Record excerpts:

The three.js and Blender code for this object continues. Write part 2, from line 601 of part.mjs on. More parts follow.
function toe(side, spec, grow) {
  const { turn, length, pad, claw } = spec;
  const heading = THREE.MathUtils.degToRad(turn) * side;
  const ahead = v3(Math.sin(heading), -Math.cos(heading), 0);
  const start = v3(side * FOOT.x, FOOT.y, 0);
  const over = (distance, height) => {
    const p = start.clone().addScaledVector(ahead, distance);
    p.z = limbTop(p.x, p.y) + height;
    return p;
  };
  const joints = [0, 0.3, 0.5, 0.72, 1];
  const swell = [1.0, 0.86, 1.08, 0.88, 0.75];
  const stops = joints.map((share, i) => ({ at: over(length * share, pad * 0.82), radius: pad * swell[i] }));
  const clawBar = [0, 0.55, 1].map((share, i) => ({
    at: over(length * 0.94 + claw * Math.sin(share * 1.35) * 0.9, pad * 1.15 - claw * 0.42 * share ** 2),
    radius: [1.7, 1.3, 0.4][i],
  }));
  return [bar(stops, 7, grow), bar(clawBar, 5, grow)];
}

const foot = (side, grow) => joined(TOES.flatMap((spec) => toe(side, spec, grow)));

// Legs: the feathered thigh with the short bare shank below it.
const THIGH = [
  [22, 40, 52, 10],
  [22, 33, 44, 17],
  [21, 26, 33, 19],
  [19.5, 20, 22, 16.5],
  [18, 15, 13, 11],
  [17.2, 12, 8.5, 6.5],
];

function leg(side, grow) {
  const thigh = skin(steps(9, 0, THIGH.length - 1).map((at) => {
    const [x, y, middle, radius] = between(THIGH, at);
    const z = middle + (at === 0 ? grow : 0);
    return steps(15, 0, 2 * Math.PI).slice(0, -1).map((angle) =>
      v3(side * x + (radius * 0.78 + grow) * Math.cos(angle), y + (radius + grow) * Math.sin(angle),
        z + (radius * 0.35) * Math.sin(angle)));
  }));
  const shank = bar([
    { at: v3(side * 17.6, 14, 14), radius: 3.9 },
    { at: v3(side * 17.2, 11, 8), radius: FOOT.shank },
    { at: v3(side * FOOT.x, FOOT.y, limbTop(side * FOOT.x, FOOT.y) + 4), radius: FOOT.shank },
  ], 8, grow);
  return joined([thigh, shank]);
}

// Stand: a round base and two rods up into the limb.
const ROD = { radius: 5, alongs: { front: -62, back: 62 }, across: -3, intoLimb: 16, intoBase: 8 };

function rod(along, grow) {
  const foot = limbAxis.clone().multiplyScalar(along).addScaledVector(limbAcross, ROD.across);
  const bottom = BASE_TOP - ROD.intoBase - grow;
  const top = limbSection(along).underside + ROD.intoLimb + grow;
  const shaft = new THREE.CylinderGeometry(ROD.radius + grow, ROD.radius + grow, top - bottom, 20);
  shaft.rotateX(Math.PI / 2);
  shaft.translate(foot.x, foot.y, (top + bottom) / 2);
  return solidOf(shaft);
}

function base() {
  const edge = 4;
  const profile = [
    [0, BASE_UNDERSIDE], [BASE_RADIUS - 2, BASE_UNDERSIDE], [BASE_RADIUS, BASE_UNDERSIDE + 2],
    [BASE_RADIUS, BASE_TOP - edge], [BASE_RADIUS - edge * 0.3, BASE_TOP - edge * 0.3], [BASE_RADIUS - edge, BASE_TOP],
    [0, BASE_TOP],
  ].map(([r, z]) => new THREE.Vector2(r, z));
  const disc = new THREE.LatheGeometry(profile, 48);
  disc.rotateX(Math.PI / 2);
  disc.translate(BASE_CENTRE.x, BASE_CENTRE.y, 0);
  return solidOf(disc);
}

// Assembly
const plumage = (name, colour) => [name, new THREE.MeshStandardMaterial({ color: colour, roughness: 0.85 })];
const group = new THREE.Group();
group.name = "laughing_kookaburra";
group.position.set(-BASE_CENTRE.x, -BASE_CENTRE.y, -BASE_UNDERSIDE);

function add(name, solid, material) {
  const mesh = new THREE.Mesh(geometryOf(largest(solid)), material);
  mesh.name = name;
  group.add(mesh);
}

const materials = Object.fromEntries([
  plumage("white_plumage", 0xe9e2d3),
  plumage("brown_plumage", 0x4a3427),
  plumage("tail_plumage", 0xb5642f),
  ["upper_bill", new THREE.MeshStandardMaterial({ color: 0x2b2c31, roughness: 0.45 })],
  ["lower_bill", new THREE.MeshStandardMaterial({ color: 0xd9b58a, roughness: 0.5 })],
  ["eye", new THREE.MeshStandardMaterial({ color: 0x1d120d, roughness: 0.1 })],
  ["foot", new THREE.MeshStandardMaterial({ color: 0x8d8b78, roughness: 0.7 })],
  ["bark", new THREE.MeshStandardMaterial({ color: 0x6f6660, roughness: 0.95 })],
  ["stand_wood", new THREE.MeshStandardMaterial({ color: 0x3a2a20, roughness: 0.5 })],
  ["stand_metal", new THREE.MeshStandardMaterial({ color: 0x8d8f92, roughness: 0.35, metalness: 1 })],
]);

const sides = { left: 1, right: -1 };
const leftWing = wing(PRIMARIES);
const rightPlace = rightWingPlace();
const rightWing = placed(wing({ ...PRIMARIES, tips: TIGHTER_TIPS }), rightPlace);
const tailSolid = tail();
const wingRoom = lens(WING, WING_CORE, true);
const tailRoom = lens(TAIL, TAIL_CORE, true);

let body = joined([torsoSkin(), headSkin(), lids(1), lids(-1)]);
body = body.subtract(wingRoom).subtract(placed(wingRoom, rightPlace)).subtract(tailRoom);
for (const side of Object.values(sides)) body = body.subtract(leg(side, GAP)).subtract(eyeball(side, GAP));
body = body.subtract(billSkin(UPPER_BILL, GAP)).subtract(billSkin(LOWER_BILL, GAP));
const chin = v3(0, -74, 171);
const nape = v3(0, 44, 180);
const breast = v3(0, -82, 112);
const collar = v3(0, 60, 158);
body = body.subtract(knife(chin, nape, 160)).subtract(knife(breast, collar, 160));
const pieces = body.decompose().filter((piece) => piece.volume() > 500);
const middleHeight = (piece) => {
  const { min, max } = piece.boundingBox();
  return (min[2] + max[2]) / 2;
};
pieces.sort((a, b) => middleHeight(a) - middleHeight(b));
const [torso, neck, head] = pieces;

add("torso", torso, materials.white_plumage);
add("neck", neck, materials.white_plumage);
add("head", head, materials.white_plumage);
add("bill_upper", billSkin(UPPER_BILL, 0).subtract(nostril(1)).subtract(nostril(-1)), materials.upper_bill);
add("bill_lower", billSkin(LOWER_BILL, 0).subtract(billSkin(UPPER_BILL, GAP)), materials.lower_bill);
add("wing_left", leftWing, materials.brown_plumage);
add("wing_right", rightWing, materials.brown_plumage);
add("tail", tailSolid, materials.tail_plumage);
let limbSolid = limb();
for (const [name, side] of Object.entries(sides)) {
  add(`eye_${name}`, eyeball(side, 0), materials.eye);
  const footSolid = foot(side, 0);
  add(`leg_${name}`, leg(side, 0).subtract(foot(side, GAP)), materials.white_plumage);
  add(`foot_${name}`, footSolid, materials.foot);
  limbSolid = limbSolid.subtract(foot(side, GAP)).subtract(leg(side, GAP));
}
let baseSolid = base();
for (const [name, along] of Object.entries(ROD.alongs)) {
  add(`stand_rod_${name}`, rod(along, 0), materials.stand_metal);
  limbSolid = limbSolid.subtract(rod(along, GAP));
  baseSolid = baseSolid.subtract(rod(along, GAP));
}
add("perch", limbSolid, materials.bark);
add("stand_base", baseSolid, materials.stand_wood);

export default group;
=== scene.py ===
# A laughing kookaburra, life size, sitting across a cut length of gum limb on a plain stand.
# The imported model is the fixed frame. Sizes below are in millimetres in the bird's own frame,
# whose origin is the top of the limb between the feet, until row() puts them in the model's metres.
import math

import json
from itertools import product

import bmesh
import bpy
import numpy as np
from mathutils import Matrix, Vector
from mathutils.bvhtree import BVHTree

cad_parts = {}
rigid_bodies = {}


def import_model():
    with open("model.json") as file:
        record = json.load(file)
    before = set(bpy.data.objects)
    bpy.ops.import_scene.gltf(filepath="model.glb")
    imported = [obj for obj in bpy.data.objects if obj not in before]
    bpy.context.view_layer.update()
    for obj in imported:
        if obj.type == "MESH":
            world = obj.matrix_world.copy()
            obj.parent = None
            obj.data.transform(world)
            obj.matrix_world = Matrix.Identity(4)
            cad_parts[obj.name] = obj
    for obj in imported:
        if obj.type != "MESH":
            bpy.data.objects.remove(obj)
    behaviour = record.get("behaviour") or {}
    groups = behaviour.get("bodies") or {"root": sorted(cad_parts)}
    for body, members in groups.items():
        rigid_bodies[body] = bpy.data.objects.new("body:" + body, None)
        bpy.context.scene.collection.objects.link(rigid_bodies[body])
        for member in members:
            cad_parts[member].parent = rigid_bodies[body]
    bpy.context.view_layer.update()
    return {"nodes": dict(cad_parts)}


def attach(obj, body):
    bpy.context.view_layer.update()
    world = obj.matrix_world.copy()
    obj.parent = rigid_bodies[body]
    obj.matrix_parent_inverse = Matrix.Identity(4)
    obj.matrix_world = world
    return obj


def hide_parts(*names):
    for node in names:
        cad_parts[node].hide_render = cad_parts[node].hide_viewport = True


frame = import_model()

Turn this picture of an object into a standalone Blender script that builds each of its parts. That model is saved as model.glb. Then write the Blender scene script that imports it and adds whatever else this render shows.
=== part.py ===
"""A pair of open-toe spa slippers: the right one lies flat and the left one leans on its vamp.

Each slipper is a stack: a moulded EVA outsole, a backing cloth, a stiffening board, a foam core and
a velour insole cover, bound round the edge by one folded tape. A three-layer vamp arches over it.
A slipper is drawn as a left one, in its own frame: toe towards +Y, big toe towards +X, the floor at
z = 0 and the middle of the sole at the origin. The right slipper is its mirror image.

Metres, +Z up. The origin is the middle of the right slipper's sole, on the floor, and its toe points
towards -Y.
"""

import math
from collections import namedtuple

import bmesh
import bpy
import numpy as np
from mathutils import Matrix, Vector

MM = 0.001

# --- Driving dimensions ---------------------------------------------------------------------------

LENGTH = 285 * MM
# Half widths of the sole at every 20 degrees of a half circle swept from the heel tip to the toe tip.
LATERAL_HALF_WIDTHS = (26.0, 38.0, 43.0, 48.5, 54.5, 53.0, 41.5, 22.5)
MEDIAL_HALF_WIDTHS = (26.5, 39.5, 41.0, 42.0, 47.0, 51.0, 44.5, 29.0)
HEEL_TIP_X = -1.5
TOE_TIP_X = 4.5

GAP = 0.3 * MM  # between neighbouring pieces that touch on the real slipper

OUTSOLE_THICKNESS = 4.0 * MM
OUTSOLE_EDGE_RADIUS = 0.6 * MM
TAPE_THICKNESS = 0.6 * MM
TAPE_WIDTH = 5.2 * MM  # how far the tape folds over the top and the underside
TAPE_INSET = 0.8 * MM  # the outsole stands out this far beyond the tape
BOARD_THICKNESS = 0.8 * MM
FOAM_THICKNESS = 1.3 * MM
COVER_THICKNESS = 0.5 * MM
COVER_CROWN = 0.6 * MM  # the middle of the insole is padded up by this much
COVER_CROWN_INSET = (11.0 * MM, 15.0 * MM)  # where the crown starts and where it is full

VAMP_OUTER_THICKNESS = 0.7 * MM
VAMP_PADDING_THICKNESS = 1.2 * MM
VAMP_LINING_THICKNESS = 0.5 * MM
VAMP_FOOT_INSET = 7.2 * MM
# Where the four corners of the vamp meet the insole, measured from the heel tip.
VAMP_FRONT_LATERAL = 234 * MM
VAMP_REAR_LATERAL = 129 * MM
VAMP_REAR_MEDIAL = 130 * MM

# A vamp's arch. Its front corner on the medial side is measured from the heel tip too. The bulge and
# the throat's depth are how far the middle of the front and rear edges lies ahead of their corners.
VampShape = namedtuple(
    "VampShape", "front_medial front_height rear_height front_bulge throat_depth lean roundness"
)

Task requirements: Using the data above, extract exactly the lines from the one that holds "for node in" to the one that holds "frame = import_model()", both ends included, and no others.

Right answer:
    for node in names:
        cad_parts[node].hide_render = cad_parts[node].hide_viewport = True


frame = import_model()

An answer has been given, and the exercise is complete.